MOIST is…descriptive / disturbing / visceral / erotically charged…and very DAMP. Whether ab-jective or subjective / in situ or without / it is wetness personified, a reaction to environment. MOIST is about location, not necessarily site specific but site responsive. A damp basement dripping with moisture, mould fornicating on a clammy wall. Its an environment that might make you shriek out loud or run screaming from the room… slime dripping from your fingertips…it could be sexually gratifying, an orgasmic response to a word or situation or a quagmire of mortal intrigue.

See? That's what the real deal looks like. Much more sensible.


I went to see the Moist, sorry, I meant MOIST, exhibition in a corner of a hipster fashion store.



Hmmm, I'm not sure what's particularly MOIST about it. I'm not saying it's bad art; I'm just not getting any particular vibes of dampness. If I were cynical, I might suggest that they'd asked for work on the theme of MOIST, and the various artists had just sent them whatever they'd been working on at the time.

I thought somebody had left some pieces of bric-a-brac on the floor.
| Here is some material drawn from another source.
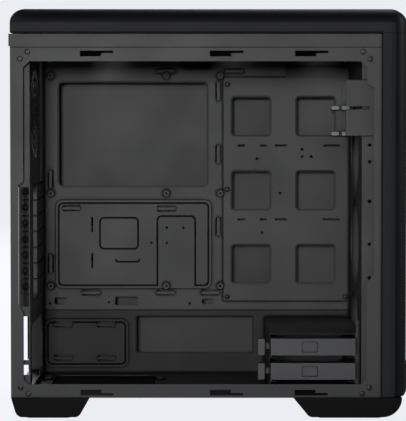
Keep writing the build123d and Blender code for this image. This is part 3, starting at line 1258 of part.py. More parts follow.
# ---------------------------------------------------------------- all nodes
def build_all():
    nodes = {
        "roof_panel": roof_panel(),
        "floor_panel": floor_panel(),
        "rear_panel": rear_panel(),
        "front_panel": front_panel(),
        "motherboard_tray": motherboard_tray(),
        "cable_plate": cable_plate(),
        "lower_tray_panel": lower_tray_panel(),
        "right_side_panel": right_side_panel(),
        "side_thumbscrews": side_thumbscrews(),
        "corner_rivets": corner_rivets(),
        "plate_screws": plate_screws(),
        "slot_screws": slot_screws(),
        "drive_cage": drive_cage(),
        "drive_tray_lower": drive_tray(0),
        "drive_tray_upper": drive_tray(1),
        "tray_latch_lower": tray_latch(0),
        "tray_latch_upper": tray_latch(1),
        "bay_bracket_near": bay_bracket_near(),
        "bay_bracket_far": bay_bracket_far(),
        "bay_clips": bay_clips(),
        "front_bezel": front_bezel(),
        "front_mesh": front_mesh(),
        "top_cover": top_cover(),
        "top_filter_frame": top_filter_frame(),
        "top_filter_mesh": top_filter_mesh(),
        "io_panel": io_panel(),
        "io_board": io_board(),
        "power_button": push_button(POWER_Y, POWER_R),
        "reset_button": push_button(RESET_Y, RESET_R),
        "usb_ports": usb_ports(),
        "audio_jacks": audio_jacks(),
        "power_light": power_light(),
        "foot_rear_left": foot(False, -1),
        "foot_rear_right": foot(False, 1),
        "foot_front_left": foot(True, -1),
        "foot_front_right": foot(True, 1),
        "foot_pads": foot_pads(),
        "psu_filter_frame": psu_filter_frame(),
        "psu_filter_mesh": psu_filter_mesh(),
        "psu_pads": psu_pads(),
    }
    for number, z in enumerate(reversed(slot_middles()), start=1):
        nodes[f"slot_cover_{number}"] = slot_cover(z)
    return nodes


for name, shape in build_all().items():
    export_step(shape, f"parts/{name}.step")
    print(name, round(shape.volume / 1000, 2), "cm3")
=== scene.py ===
# %% [markdown]
# # An empty computer case, from bare CAD to a picture
# The case is folded steel sheet with a powder coat, a moulded top cover and front
# bezel, pull-out drive trays and four feet. The CAD file holds every piece at its
# real size. This lesson dresses those pieces: edges are softened, surfaces get the
# finish that the factory gave them, and the parts that CAD only blocks in, such as
# the perforated front and the screw heads, are worked out again as surfaces.

# %% Load the frame
import json
import math
import bmesh
import bpy
import numpy as np
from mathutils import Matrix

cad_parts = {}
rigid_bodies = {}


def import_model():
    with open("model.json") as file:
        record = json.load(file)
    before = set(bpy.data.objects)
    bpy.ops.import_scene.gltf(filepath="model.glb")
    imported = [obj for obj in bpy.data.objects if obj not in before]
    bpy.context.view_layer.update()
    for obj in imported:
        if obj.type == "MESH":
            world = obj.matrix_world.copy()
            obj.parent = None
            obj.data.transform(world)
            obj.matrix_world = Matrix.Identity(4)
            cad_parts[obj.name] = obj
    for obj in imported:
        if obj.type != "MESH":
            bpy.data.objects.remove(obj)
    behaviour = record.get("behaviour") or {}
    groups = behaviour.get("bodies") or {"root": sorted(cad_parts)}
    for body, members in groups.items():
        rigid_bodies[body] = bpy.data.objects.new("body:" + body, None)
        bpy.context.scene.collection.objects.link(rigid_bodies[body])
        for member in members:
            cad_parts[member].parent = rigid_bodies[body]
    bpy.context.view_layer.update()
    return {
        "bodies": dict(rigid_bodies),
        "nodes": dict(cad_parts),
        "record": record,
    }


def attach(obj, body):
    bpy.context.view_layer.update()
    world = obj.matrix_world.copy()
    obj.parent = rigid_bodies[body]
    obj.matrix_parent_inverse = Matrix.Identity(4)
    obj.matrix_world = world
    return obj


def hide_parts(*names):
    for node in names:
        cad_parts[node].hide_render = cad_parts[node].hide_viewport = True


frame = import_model()
nodes = frame["nodes"]
body_of = {n: b for b, e in frame["bodies"].items() for n, o in nodes.items() if o.parent == e}
MM = 0.001

# %% [markdown]
# ## Colours and nodes
# A paint colour is usually written as a hex value, as on a screen. Cycles wants
# linear light, so one function turns the one into the other. A second small
# function adds a shader node, gives it its settings and links what feeds it. It
# keeps every material below readable as a list of layers.

# %% Colour and node helpers
def linear(code):
    """Linear RGBA of an sRGB hex colour: ((c + 0.055) / 1.055) ** 2.4 above the toe."""
    c = np.array([int(code[i:i + 2], 16) for i in (1, 3, 5)]) / 255
    light = np.where(c <= 0.04045, c / 12.92, ((c + 0.055) / 1.055) ** 2.4)
    return (*light.tolist(), 1.0)


def add(tree, kind, inputs=(), **settings):
    """A new node of a kind, with its settings, and its inputs set or linked by name or number."""
    node = tree.nodes.new("ShaderNode" + kind)
    for name, value in settings.items():
        setattr(node, name, value)
    for name, value in dict(inputs).items():
        if isinstance(value, bpy.types.NodeSocket):
            tree.links.new(value, node.inputs[name])
        else:
            node.inputs[name].default_value = value
    return node


def finish_of(name, **sockets):
    """A new material with its Principled shader's own sockets set, its tree and its object coordinates."""
    made = bpy.data.materials.new(name)
    made.use_nodes = True
    tree = made.node_tree
    shader = tree.nodes["Principled BSDF"]
    for socket, value in sockets.items():
        shader.inputs[socket.replace("_", " ")].default_value = value
    place = add(tree, "TexCoord").outputs["Object"]
    return made, tree, shader, place


def two_tone(tree, factor, low, high):
    """A colour that runs from low to high as factor goes from 0 to 1."""
    return add(tree, "Mix", {0: factor, 6: linear(low), 7: linear(high)}, data_type="RGBA").outputs[2]


def spread(tree, value, low, high, to_low, to_high):
    """value moved from the range low..high to the range to_low..to_high, and held there."""
    return add(tree, "MapRange", {0: value, 1: low, 2: high, 3: to_low, 4: to_high}).outputs[0]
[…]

Then I realised it was one of the art exhibits.


Well, it's a good thing they added a bit of paper. If it had been just a teacup and a crowbar then that would have looked rubbish.

There seems to be a thing at the moment for sticking art into unused shopping space. On the way back I popped into the Literature Lounge in the St Davids 2 shopping centre, where they're planning a month of recitals and workshops in a slot where a coffee bar had gone bust. I chatted to a nice lady from Literature Wales who invited me to come back the next day for a book-swapping event.

I suppose the whole art-in-empty-shops thing makes a good amount of sense in the depths of the recession. We've got lots of bankrupted shops lying about looking tatty. We've got plenty of starving artists and writers who want to show their wares and will perform for a mouthful of thin gruel. Two problems solved at once.

Maybe this is what the Big Society is supposed to look like?